After the American Civil War and the subsequent abolition of slavery in the 1860s, the Reconstruction Amendments to the United States Constitution granted emancipation and constitutional rights of citizenship to all African Americans, most of whom had recently been enslaved. For a short period of time, African American men voted and held political office, but they were increasingly deprived of civil rights, often under the so-called Jim Crow laws, and African Americans were subjected to discrimination and sustained violence by white supremacists in the South. Over the following century, various efforts were made by African Americans to secure their legal and civil rights (see also, Civil rights movement (1865–1896) and Civil rights movement (1896–1954)). In 1954, the separate but equal policy, which aided the enforcement of Jim Crow laws, was substantially weakened and eventually dismantled with the United States Supreme Court's Brown v. Board of Education ruling and other subsequent rulings which followed. Between 1955 and 1968, nonviolent mass protests and civil disobedience produced crisis situations and productive dialogues between activists and government authorities. Federal, state, and local governments, businesses, and communities often had to immediately respond to these situations, which highlighted the inequities faced by African Americans across the country. The lynching of Chicago teenager Emmett Till in Mississippi, and the outrage generated by seeing how he had been abused when his mother decided to have an open-casket funeral, galvanized the African-American community nationwide. Forms of protest and/or civil disobedience included boycotts, such as the successful Montgomery bus boycott (1955–1956) in Alabama, "sit-ins" such as the Greensboro sit-ins (1960) in North Carolina and successful Nashville sit-ins in Tennessee, mass marches, such as the 1963 Children's Crusade in Birmingham and 1965 Selma to Montgomery marches (1965) in Alabama, and a wide range of other nonviolent activities and resistance.
At the culmination of a legal strategy pursued by African Americans, the U.S. Supreme Court in 1954 under the leadership of Earl Warren struck down many of the laws that had allowed racial segregation and discrimination to be legal in the United States as unconstitutional. The Warren Court made a series of landmark rulings against racist discrimination, such as Brown v. Board of Education (1954), Heart of Atlanta Motel, Inc. v. United States (1964), and Loving v. Virginia (1967) which banned segregation in public schools and public accommodations, and struck down all state laws banning interracial marriage. The rulings also played a crucial role in bringing an end to the segregationist Jim Crow laws prevalent in the Southern states. In the 1960s, moderates in the movement worked with the United States Congress to achieve the passage of several significant pieces of federal legislation that overturned discriminatory laws and practices and authorized oversight and enforcement by the federal government. The Civil Rights Act of 1964, which was upheld by the Supreme Court in Heart of Atlanta Motel, Inc. v. United States (1964), explicitly banned all discrimination based on race, color, religion, sex, or national origin in employment practices, ended unequal application of voter registration requirements, and prohibited racial segregation in schools, at the workplace, and in public accommodations. The Voting Rights Act of 1965 restored and protected voting rights for minorities by authorizing federal oversight of registration and elections in areas with historic under-representation of minorities as voters. The Fair Housing Act of 1968 banned discrimination in the sale or rental of housing.

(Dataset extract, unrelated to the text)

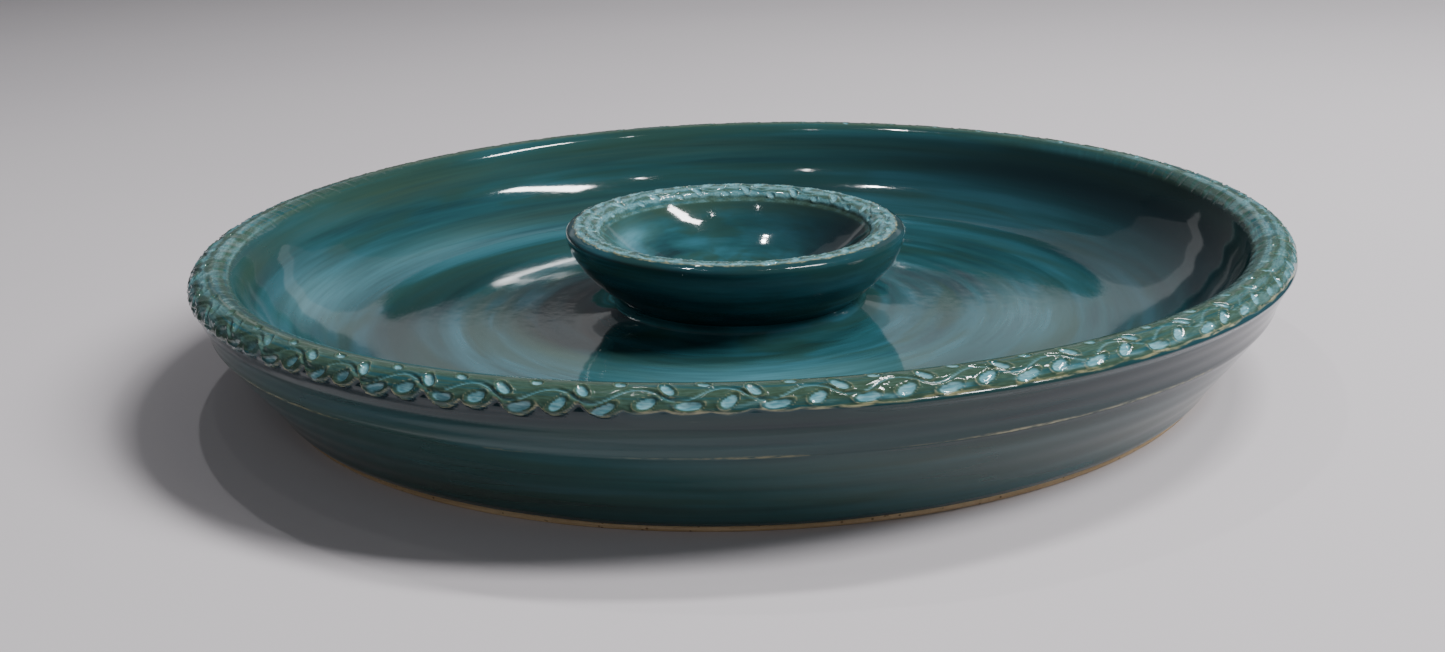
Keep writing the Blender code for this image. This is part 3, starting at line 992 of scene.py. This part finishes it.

African Americans re-entered politics in the South, and young people across the country were inspired to take action. From 1964 through 1970, a wave of inner-city riots and protests in black communities dampened support from the white middle class, but increased support from private foundations. The emergence of the Black Power movement, which lasted from 1965 to 1975, challenged the established black leadership for its cooperative attitude and its constant practice of legalism and non-violence. Instead, its leaders demanded that, in addition to the new laws gained through the nonviolent movement, political and economic self-sufficiency had to be developed in the black community. Support for the Black Power movement came from African Americans who had seen little material improvement since the civil rights movement's peak in the mid-1960s, and who still faced discrimination in jobs, housing, education and politics. Many popular representations of the civil rights movement are centered on the charismatic leadership and philosophy of Martin Luther King Jr., who won the 1964 Nobel Peace Prize for combatting racial inequality through nonviolent resistance. However, some scholars note that the movement was too diverse to be credited to any particular person, organization, or strategy.